В таком темпе промчались три года. Молодость брала своё, нам хотелось не только работать, но ещё и жить. Несмотря на три своих выговора, я стал секретарём первички. В посёлке был махонький клуб, в котором главной и единственной мебелью служили колченогие стулья. Впереди маячил Новый год. Начать решили с малого – организовали танцы. Народу набилось битком. Тогда замахнулись на большее – стали готовить концерт.
Основной творческой силой были приезжие, ряды которых как раз в это время пополнили семеро ребят, демобилизовавшихся из армии. Все они уже успели жениться, но детей ещё не имели.
Вчерашние армейцы работали сварщиками, бульдозеристами, а их жёны (если не хотели в жилкомхозе состоять на должности дворников, чьи обязанности сводились к войне с замёрзшими помойками) вынуждены были сидеть дома.
Вот мы их всех и обошли с предложением поучаствовать в концерте. Они обрадовались, нашлась даже женщина, вызвавшаяся быть худруком. Мужья, как только у них находилось свободное время, тоже приходили. Таким образом, во–первых, у нас образовался хор, а во–вторых, мы начали ставить сценки. Вскоре стали подтягиваться в клуб и жёны коренных жителей.
Вдруг в день получки заваливаются пьяные мужики и с русским сленгом принимаются загонять, что называется, баб к плите. Пришлось ходить по домам, отбивать женщин у этих идиотов. Кое–кто из них тоже потом пришёл. Наконец состоялся концерт.
После многолетнего беспробудного существования вдруг зазвучала музыка, нормальные человеческие слова.
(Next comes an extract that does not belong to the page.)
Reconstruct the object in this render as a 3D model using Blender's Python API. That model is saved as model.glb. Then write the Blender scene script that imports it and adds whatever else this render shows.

Как назвать то чувство, которое испытали участники и зрители? Восторг? Не знаю, может быть. Но скорее это было потрясение. Все ведь двадцать четыре часа на виду друг у друга. А тут всё так необычно… Мы старались вовсю. Каждый выступал в нескольких ролях. Я и сам пел, играл на гитаре, балалайке, участвовал в миниатюрах. Галина Ивановна – на сносях – плясала, пела.